Gold Standard in Toy Piano

On Philip Glass’ website the accompanying notes to 1997’s, The Art of the Toy Piano, provide some fascinating historical background:

In Philadelphia, 1872, the German immigrant Albert Schoenhut began manufacturing toy pianos according to his own newly-invented design. Wooden mallets struck sounding bars made of metal, replacing the fragile glass sounding-pieces used in toy pianos at that time. His new instrument could better withstand a child’s rough handling and its gamelan-like timbre is the sound of the toy piano as we know it today. By 1935, the A. Schoenhut Company had produced over forty styles and sizes of the toy instrument with prices ranging from fifty cents to twenty-five dollars –“a piano for every purse and taste,” boasted its 1903 catalogue…
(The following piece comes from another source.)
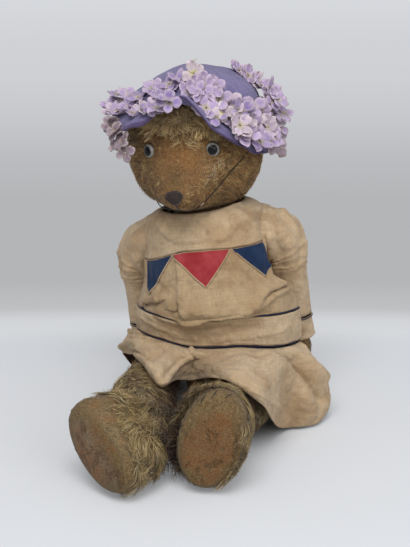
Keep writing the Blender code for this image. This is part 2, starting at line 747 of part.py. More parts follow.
def skirt_rings(top):
    """The skirt from belt to hem, draped over the thighs."""
    closed_hem = [(HEM[-1][0] - 360, *HEM[-1][1:]), *HEM, (360, *HEM[0][1:])]
    rings = []
    for row in range(SKIRT_ROWS):
        share = row / (SKIRT_ROWS - 1)
        ring = []
        for i in range(SKIRT_SIDES):
            degrees = 360.0 * i / SKIRT_SIDES
            turn = math.radians(degrees)
            waist = dress_point(turn, belt_height(top, turn), 0.0)
            hem = Vector(between(closed_hem, degrees))
            point = waist.lerp(hem, 1.0 - (1.0 - share) ** SPREAD)
            point.z = waist.z + (hem.z - waist.z) * share ** DRAPE
            puff = math.sin(math.pi * share)
            outward = Vector((math.sin(turn), -math.cos(turn), 0.0))
            fold = SKIRT_FOLD * math.cos(9.0 * turn + 1.2) * puff * share
            point += outward * (puff * SKIRT_PUFF + fold * 0.6)
            point.z += (SKIRT_PUFF * puff * share + fold * 0.5) * front_share(turn) ** 2
            ring.append(point)
        rings.append(ring)
    return rings


def pennant(name, corners, rest_lift):
    """A three-cornered cloth patch below the yoke's seam."""
    left, right, tip = (math.radians(corner) for corner in corners)
    rows = 3
    columns = 3
    grid = []
    for row in range(rows + 1):
        share = row / rows
        narrow = min(share, 0.97)
        line = []
        for column in range(columns + 1):
            across = column / columns
            top_turn = left + (right - left) * across
            turn = top_turn + (tip - top_turn) * narrow
            top = seam_height(turn) - CLOTH_GAP * 2.0
            height = top - PENNANT_DROP * share
            lift = CLOTH + gather(turn, BODICE_FOLD) + rest_lift
            line.append(dress_point(turn, height, lift))
        grid.append(line)
    colour = "red" if name.startswith("middle") else "blue"
    cloth(name, grid, colour, closed_loop=False, thickness=PENNANT_THICKNESS)


def tube(name, points, radius, colour, cyclic=False, resolution=0, parent=None):
    """A round cord through points."""
    curve = bpy.data.curves.new(name, "CURVE")
    curve.dimensions = "3D"
    curve.bevel_depth = radius
    curve.bevel_resolution = resolution
    curve.use_fill_caps = not cyclic
    curve.render_resolution_u = 0
    line = curve.splines.new("POLY")
    line.points.add(len(points) - 1)
    for target, point in zip(line.points, points):
        target.co = (*point, 1.0)
    line.use_cyclic_u = cyclic
    curve.materials.append(material(name, colour))
    made = bpy.data.objects.new(name, curve)
    PARTS.objects.link(made)
    made.parent = parent
    return made


def sleeve_ring(sign, row, splay, pucker=0.0, radius_step=0.0):
    """One section of a sleeve, in its shoulder's frame."""
    out, back, drop, tilt, radius = row
    tilt = math.radians(tilt)
    centre = Vector((out + splay * drop, back, -drop))
    up = Vector((math.sin(tilt), 0.0, math.cos(tilt)))
    ring = []
    for i in range(SLEEVE_SIDES):
        turn = 2.0 * math.pi * i / SLEEVE_SIDES
        reach = radius + radius_step + pucker * math.cos(SLEEVE_SIDES / 2.0 * turn)
        point = centre + up * reach * math.cos(turn) + Vector((0.0, 1.0, 0.0)) * reach * math.sin(turn)
        point.x *= sign
        ring.append(point)
    return ring if sign > 0 else list(reversed(ring))


def sleeve_pieces(side, sign, frame):
    """A gathered sleeve from armhole to cuff, and the cuff."""
    splay = ARM_SPLAY[side]
    end = SLEEVE_END[side]
    rows = [row for row in SLEEVE if row[2] < end - CUFF_LENGTH - 0.006]
    last_out, last_back, _, last_tilt, last_radius = SLEEVE[-1]
    seam = end - CUFF_LENGTH
    rows.append((last_out, last_back * seam / SLEEVE[-1][2], seam, last_tilt, CUFF_RADIUS + 0.0012))
    rings = [sleeve_ring(sign, row, splay, SLEEVE_PUCKER if index < 3 else 0.0)
             for index, row in enumerate(rows)]
    cloth(f"{side}_sleeve", rings, "linen", frame)
    cuff_rows = []
    for share in (0.0, 1.0):
        drop = seam + CLOTH_GAP + (end - seam - CLOTH_GAP) * share
        cuff_rows.append((last_out, last_back * drop / SLEEVE[-1][2], drop, last_tilt, CUFF_RADIUS))
    cloth(f"{side}_cuff", [sleeve_ring(sign, row, splay) for row in cuff_rows], "linen", frame)


def notch_share(turn):
    """1 in the middle of the brim's raised notch, 0 away from it."""
    away = math.remainder(turn - BRIM_NOTCH_TURN, 2.0 * math.pi)
    notch = math.exp(-((away / BRIM_NOTCH_WIDTH) ** 2))
    arch = math.exp(-((away / BRIM_ARCH_WIDTH) ** 2))
    return BRIM_NOTCH_SHARE * notch + (1.0 - BRIM_NOTCH_SHARE) * arch


def brim_edge(turn):
    """Height and radius of the brim's edge, raised in a notch at the front."""
    raised = notch_share(turn)
    height = -BRIM_SIDE_DROP + (BRIM_FRONT_RISE + BRIM_SIDE_DROP) * raised
    return height, BRIM_RADIUS + (BRIM_FRONT_RADIUS - BRIM_RADIUS) * raised


def hat_point(turn, along):
    """A point of the hat's upper side: along runs 0 at the brim's edge, 1 at the crown's foot."""
    height, radius = brim_edge(turn)
    foot_radius, foot_height = CROWN[-1]
    foot_height += CROWN_FRONT_RISE * notch_share(turn)
    bow = math.sin(math.pi * along) * BRIM_BOW
    reach = radius + (foot_radius - radius) * along
    return Vector((reach * math.sin(turn), -reach * math.cos(turn),
                   height + (foot_height - height) * along + bow))


def hat_facet(turn, along):
    """A point on the flat faces that the brim is made of."""
    edges = hat_turns()
    edges.append(edges[0] + 2.0 * math.pi)
    turn = edges[0] + (turn - edges[0]) % (2.0 * math.pi)
    column = next(i for i in range(HAT_SIDES) if turn <= edges[i + 1])
    row = next(i for i in range(len(BRIM_ROWS) - 1) if along >= BRIM_ROWS[i + 1])
    across = (turn - edges[column]) / (edges[column + 1] - edges[column])
    down = (BRIM_ROWS[row] - along) / (BRIM_ROWS[row] - BRIM_ROWS[row + 1])
    upper = hat_point(edges[column], BRIM_ROWS[row]).lerp(hat_point(edges[column + 1], BRIM_ROWS[row]), across)
    lower = hat_point(edges[column], BRIM_ROWS[row + 1]).lerp(
        hat_point(edges[column + 1], BRIM_ROWS[row + 1]), across)
    return upper.lerp(lower, down)


def hat_pieces(frame):
    """Crown and brim in one shell, with its flower sprays."""
    rings = []
    for radius, height in CROWN[:-1]:
        ring = []
        for turn in hat_turns():
            rise = CROWN_FRONT_RISE * notch_share(turn) * (1.0 - height / CROWN[0][1]) ** 2
            sideways = radius * math.sin(turn)
            slump = CROWN_SLUMP * smooth_step((-sideways - CROWN_SLUMP_START) / CROWN_SLUMP_SPAN)
            ring.append(Vector((sideways + CROWN_LEAN * height, -radius * math.cos(turn),
                                height * (1.0 - slump) + rise)))
        rings.append(ring)
    for along in BRIM_ROWS:
        rings.append([hat_point(turn, along) for turn in hat_turns()])
    bm = skin(rings, cap_start=True)
    hat = place("hat", mesh_of(bm, "hat"), "lavender", frame)
    thicken = hat.modifiers.new("Cloth", "SOLIDIFY")
    thicken.thickness = HAT_CLOTH
    thicken.offset = -1.0
    for index in range(FLORETS):
        turn = 2.0 * math.pi * (index + 0.5) / FLORETS
        high = index % 2 and notch_share(turn) < FLORET_NOTCH_LIMIT
        floret(f"floret_{index + 1:02d}", turn, FLORET_HIGH if high else FLORET_LOW, frame)
    return hat


def hat_turns():
    """Turns round the hat, closer together at the notch."""
    even = [2.0 * math.pi * i / HAT_SIDES for i in range(HAT_SIDES)]
    return [BRIM_NOTCH_TURN + turn - HAT_TURN_EASE * math.sin(turn) for turn in even]


def floret(name, turn, along, frame):
    """One artificial floret: a stem on the brim that opens into four petals."""
    chance = random.Random(name)
    foot = hat_facet(turn, along)
    slope = hat_facet(turn, along - 0.1) - foot
    sideways = hat_facet(turn + 0.05, along) - foot
    up = sideways.cross(slope).normalized()
    if up.z < 0.0:
        up = -up
    across = up.orthogonal().normalized()
    ahead = up.cross(across)
    spin = chance.uniform(0.0, 1.5)
    lifted = FLORET_LIFT + FLORET_NOTCH_LIFT * math.sqrt(notch_share(turn))

    def ring(height, radii, rise):
        points = []
        for petal in range(PETALS):
            middle = spin + 2.0 * math.pi * petal / PETALS
            for step, share, raised in ((-math.pi / PETALS, PETAL_NOTCH, 0.0),
                                        (-PETAL_SHOULDER, 1.0, rise), (PETAL_SHOULDER, 1.0, rise)):
                radius = radii * (share if rise else 1.0)
                aim = across * math.cos(middle + step) + ahead * math.sin(middle + step)
                points.append(foot + up * (height + raised) + aim * radius)
        return points

    bm = skin([ring(FLORET_SEAT, STEM_RADIUS, 0.0), ring(lifted - PETAL_THICKNESS, STEM_RADIUS, 0.0),
               ring(lifted, PETAL_REACH, PETAL_CUP),
               ring(lifted + PETAL_THICKNESS, PETAL_REACH, PETAL_CUP)], cap_start=True)
    bm.verts.ensure_lookup_table()
    rim = bm.verts[-3 * PETALS:]
    hub = bm.verts.new(foot + up * (lifted + PETAL_THICKNESS))
    for corner, following in zip(rim, rim[1:] + rim[:1]):
        bm.faces.new((corner, following, hub))
    bmesh.ops.recalc_face_normals(bm, faces=bm.faces)
    return place(name, mesh_of(bm, name), "petal", frame)


def elastic_points():
    """The elastic: from the brim down the left cheek, under the chin and up the right cheek."""
    aims = [
        (0.93, -0.34, 0.16), (0.90, -0.44, 0.01), (0.80, -0.58, -0.11), (0.67, -0.69, -0.24),
        (0.54, -0.75, -0.37), (0.41, -0.77, -0.49), (0.26, -0.75, -0.61), (0.02, -0.67, -0.74),
        (-0.25, -0.57, -0.78), (-0.50, -0.30, -0.81), (-0.70, 0.12, -0.70), (-0.82, 0.40, -0.40),
        (-0.86, 0.50, -0.08), (-0.86, 0.50, 0.16),
    ]
    table = [(float(i), *aim) for i, aim in enumerate(aims)]
    points = []
    for i in range(ELASTIC_STEPS + 1):
        aim = Vector(between(table, (len(aims) - 1) * i / ELASTIC_STEPS))
        point = head_point(aim, ELASTIC_SIDE_GAP + ELASTIC_RADIUS)
        point.z = max(point.z, ELASTIC_FLOOR)
        points.append(point)
    return points


for old in list(bpy.data.objects):
    bpy.data.objects.remove(old, do_unlink=True)
PARTS = collection("teddy_bear")
CUTTERS = collection("cutters")
SIDES = (("left", 1.0), ("right", -1.0))

JOINTS = {"neck": empty("neck_joint", lean((0.0, NECK_Y, NECK_HEIGHT)), LEAN)}
for SIDE, SIGN in SIDES:
    JOINTS[f"{SIDE}_shoulder"] = empty(
        f"{SIDE}_shoulder_joint", lean((SIGN * SHOULDER_FACE, SHOULDER_Y, SHOULDER_HEIGHT)), LEAN)
    JOINTS[f"{SIDE}_hip"] = empty(f"{SIDE}_hip_joint", hip_place(SIGN))

TORSO_PART = torso_form()
HEAD_PART = head_form(JOINTS["neck"])
for SIDE, SIGN in SIDES:
    MIRROR = Vector((SIGN, 1.0, 1.0))
    set_in_head(f"{SIDE}_eye", Vector((EYE_RADIUS, EYE_RADIUS * 0.7, EYE_RADIUS)), EYE_AIM * MIRROR,
                EYE_RADIUS * EYE_SINK, "glass", HEAD_PART, JOINTS["neck"], roughness=0.1)
    set_in_head(f"{SIDE}_ear", EAR_HALF, EAR_AIM * MIRROR, EAR_SINK, "mohair", HEAD_PART, JOINTS["neck"])
    LIMB = arm_form(SIDE, SIGN, JOINTS[f"{SIDE}_shoulder"])
    OUTWARD = Vector((SIGN, 0.0, 0.0))
    disc_joint(f"{SIDE}_arm", ARM_DISC_RADIUS, JOINTS[f"{SIDE}_shoulder"], TORSO_PART, LIMB, OUTWARD)
    sleeve_pieces(SIDE, SIGN, JOINTS[f"{SIDE}_shoulder"])
    LIMB = leg_form(SIDE, SIGN, JOINTS[f"{SIDE}_hip"])
    disc_joint(f"{SIDE}_leg", LEG_DISC_RADIUS, JOINTS[f"{SIDE}_hip"], TORSO_PART, LIMB, OUTWARD)
set_in_head("nose", NOSE_HALF, NOSE_AIM, NOSE_SINK, "wool", HEAD_PART, JOINTS["neck"])
disc_joint("head", LEG_DISC_RADIUS, JOINTS["neck"], TORSO_PART, HEAD_PART, Vector((0.0, 0.0, 1.0)))
dress_pieces()
HAT_FRAME = empty("hat_frame", HAT_PLACE, -HAT_ROLL)
hat_pieces(HAT_FRAME)
tube("chin_elastic", elastic_points(), ELASTIC_RADIUS, "wool", resolution=0, parent=JOINTS["neck"])
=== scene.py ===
"""Looks of the threadbare teddy bear: mohair, glass, linen, cloth flowers and soft light.

The bear faces -Y and +X is its own left side, in metres. Forms are drawn upright and
lean() bends them into place, as in the model's source.
"""
import math
import random

import bpy
import numpy as np
from mathutils import Matrix, Vector, noise
from mathutils.kdtree import KDTree


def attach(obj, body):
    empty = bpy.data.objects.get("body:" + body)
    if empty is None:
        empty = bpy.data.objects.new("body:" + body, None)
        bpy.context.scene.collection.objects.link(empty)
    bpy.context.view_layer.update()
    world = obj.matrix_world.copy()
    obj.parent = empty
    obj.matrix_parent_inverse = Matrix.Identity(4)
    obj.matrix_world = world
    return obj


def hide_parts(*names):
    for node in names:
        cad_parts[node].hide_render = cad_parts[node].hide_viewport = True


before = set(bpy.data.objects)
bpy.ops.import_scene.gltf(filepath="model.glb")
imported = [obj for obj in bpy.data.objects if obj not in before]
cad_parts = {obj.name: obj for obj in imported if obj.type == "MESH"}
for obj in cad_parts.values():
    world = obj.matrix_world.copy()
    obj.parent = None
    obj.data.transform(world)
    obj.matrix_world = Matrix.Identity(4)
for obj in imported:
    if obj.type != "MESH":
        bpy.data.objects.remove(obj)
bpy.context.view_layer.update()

# The photograph's camera
TARGET = Vector((-0.0165, -0.0041, 0.148))
CAMERA_TURN = math.radians(14.0)
CAMERA_RISE = math.radians(17.0)
CAMERA_DISTANCE = 1.10
FILM = 36.0
FOCAL_PIXELS = 1040.0
PHOTO_HEIGHT = 547.0

# Clearances and cloth
GAP = 0.0004
CLOTH = 0.0012
CLOTH_GAP = 0.0005

# How the seated bear leans
LEAN = math.radians(8.0)
BEND_START = 0.05
BEND_LENGTH = 0.08

# Neck joint
NECK_HEIGHT = 0.2245
NECK_Y = 0.002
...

The toy piano was intended as an educational tool. The more expensive models stood nineteen to twenty-four inches tall, had raised black notes instead of imitation painted ones, full-width wooden keys and a range of two to three octaves. An instruction manual taught a child such American favorites as Home Sweet Home and Yankee Doodle.

In 1948, John Cage composed his whimsical “Suite for Toy Piano.”  Using nine consecutive white notes, this became the first “serious” piece ever written for a toy piano.